INSTRUCTIONS FOR THE TASK: Repeat all of the material exactly as given.

============================================================

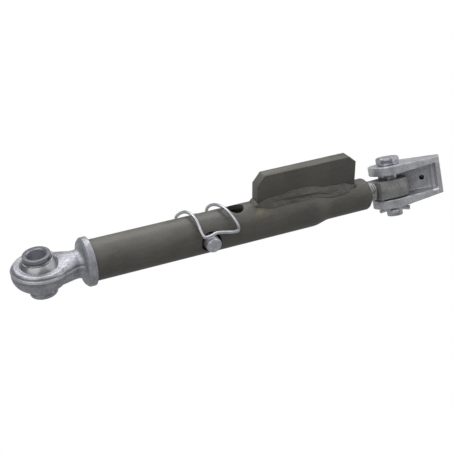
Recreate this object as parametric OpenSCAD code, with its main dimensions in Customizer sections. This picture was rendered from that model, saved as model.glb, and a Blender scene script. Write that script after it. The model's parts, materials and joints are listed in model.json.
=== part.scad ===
// Telescopic lower link stabilizer: a forged ball end slides in a steel tube,
// a spindle screws into the tube's swaged neck and carries a pinned clevis bracket.
// Origin: centre of the swivel ball. +X runs along the arm to the clevis, +Z is up.

/* [Ball end] */
// Diameter of the swivel ball
ball_d = 50; // [46:0.5:54]
// Bore of the swivel ball
ball_bore_d = 22.4; // [19:0.1:24]
// Length of the bore from hub face to hub face
ball_w = 51; // [46:0.5:56]
// Diameter of the hubs on the ball
hub_d = 32; // [30:0.5:34]
// Tilt of the ball in its eye as it lies in the picture, in degrees
ball_tilt = 5; // [-10:0.5:10]
// Outer diameter of the eye
eye_od = 65.8; // [62:0.2:72]
// Width of the eye between its flat faces
eye_w = 23.8; // [22:0.2:26]
// Ball centre to the upper flat face of the eye
eye_up = 12.2; // [11:0.1:14]
// Ball centre to the parting ridge around the eye
ridge_up = 5.5; // [4:0.1:8]
// Diameter of the neck behind the eye
neck_d = 32.4; // [28:0.2:36]
// Diameter of the stop collar
collar_d = 57.4; // [52:0.2:64]
// Thickness of the stop collar
collar_t = 10; // [7:0.5:13]
// Ball centre to the collar face that meets the tube
collar_x = 58.4; // [54:0.2:64]

/* [Slide bar] */
// Length of the bar inside the tube
bar_len = 218; // [212:1:240]
// Sway travel that the slot in the bar allows
slot_travel = 18; // [10:1:20]

/* [Tube] */
// Outside diameter of the tube
tube_od = 48.3; // [46:0.1:52]
// Wall of the tube
tube_wall = 5; // [4:0.1:6]
// Length of the tube at full diameter
tube_len = 284.3; // [275:0.1:310]
// Length of the cone down to the neck
swage_len = 18; // [12:0.5:24]
// Outside diameter of the swaged neck
tube_neck_od = 40.2; // [36:0.2:42]
// Length of the swaged neck
tube_neck_len = 60.7; // [50:0.1:75]
// Rounding of the neck's outer end
neck_round = 4; // [2:0.5:5]

/* [Turning plate] */
// Thickness of the turning plate
plate_t = 14; // [10:0.5:16]
// Height of the plate's top edge above the tube
plate_rise = 36.9; // [28:0.1:50]
// Tube end to the plate's near end
plate_inset = 207.3; // [202:0.1:215]
// Plate's far end to the tube's far end
plate_end_gap = 20.9; // [10:0.1:40]
// Length of the plate's corner cut near the ball
cut_a_x = 9.6; // [4:0.2:16]
// Height of the plate's corner cut near the ball
cut_a_z = 12; // [4:0.2:18]
// Length of the plate's corner cut near the clevis
cut_b_x = 10.4; // [4:0.2:16]
// Height of the plate's corner cut near the clevis
cut_b_z = 8.2; // [4:0.2:18]
// Leg of the weld beads along both sides of the plate's foot
weld_r = 7; // [4:0.1:8]
// Leg of the weld beads across the plate's ends
end_weld_r = 3.8; // [3:0.1:6]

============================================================

SOLUTION FOR THIS PROBLEM:
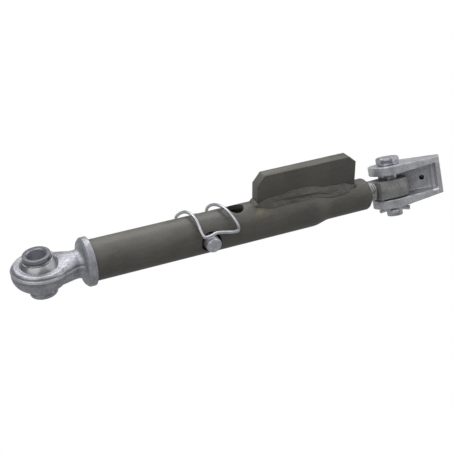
Recreate this object as parametric OpenSCAD code, with its main dimensions in Customizer sections. This picture was rendered from that model, saved as model.glb, and a Blender scene script. Write that script after it. The model's parts, materials and joints are listed in model.json.
=== part.scad ===
// Telescopic lower link stabilizer: a forged ball end slides in a steel tube,
// a spindle screws into the tube's swaged neck and carries a pinned clevis bracket.
// Origin: centre of the swivel ball. +X runs along the arm to the clevis, +Z is up.

/* [Ball end] */
// Diameter of the swivel ball
ball_d = 50; // [46:0.5:54]
// Bore of the swivel ball
ball_bore_d = 22.4; // [19:0.1:24]
// Length of the bore from hub face to hub face
ball_w = 51; // [46:0.5:56]
// Diameter of the hubs on the ball
hub_d = 32; // [30:0.5:34]
// Tilt of the ball in its eye as it lies in the picture, in degrees
ball_tilt = 5; // [-10:0.5:10]
// Outer diameter of the eye
eye_od = 65.8; // [62:0.2:72]
// Width of the eye between its flat faces
eye_w = 23.8; // [22:0.2:26]
// Ball centre to the upper flat face of the eye
eye_up = 12.2; // [11:0.1:14]
// Ball centre to the parting ridge around the eye
ridge_up = 5.5; // [4:0.1:8]
// Diameter of the neck behind the eye
neck_d = 32.4; // [28:0.2:36]
// Diameter of the stop collar
collar_d = 57.4; // [52:0.2:64]
// Thickness of the stop collar
collar_t = 10; // [7:0.5:13]
// Ball centre to the collar face that meets the tube
collar_x = 58.4; // [54:0.2:64]

/* [Slide bar] */
// Length of the bar inside the tube
bar_len = 218; // [212:1:240]
// Sway travel that the slot in the bar allows
slot_travel = 18; // [10:1:20]

/* [Tube] */
// Outside diameter of the tube
tube_od = 48.3; // [46:0.1:52]
// Wall of the tube
tube_wall = 5; // [4:0.1:6]
// Length of the tube at full diameter
tube_len = 284.3; // [275:0.1:310]
// Length of the cone down to the neck
swage_len = 18; // [12:0.5:24]
// Outside diameter of the swaged neck
tube_neck_od = 40.2; // [36:0.2:42]
// Length of the swaged neck
tube_neck_len = 60.7; // [50:0.1:75]
// Rounding of the neck's outer end
neck_round = 4; // [2:0.5:5]

/* [Turning plate] */
// Thickness of the turning plate
plate_t = 14; // [10:0.5:16]
// Height of the plate's top edge above the tube
plate_rise = 36.9; // [28:0.1:50]
// Tube end to the plate's near end
plate_inset = 207.3; // [202:0.1:215]
// Plate's far end to the tube's far end
plate_end_gap = 20.9; // [10:0.1:40]
// Length of the plate's corner cut near the ball
cut_a_x = 9.6; // [4:0.2:16]
// Height of the plate's corner cut near the ball
cut_a_z = 12; // [4:0.2:18]
// Length of the plate's corner cut near the clevis
cut_b_x = 10.4; // [4:0.2:16]
// Height of the plate's corner cut near the clevis
cut_b_z = 8.2; // [4:0.2:18]
// Leg of the weld beads along both sides of the plate's foot
weld_r = 7; // [4:0.1:8]
// Leg of the weld beads across the plate's ends
end_weld_r = 3.8; // [3:0.1:6]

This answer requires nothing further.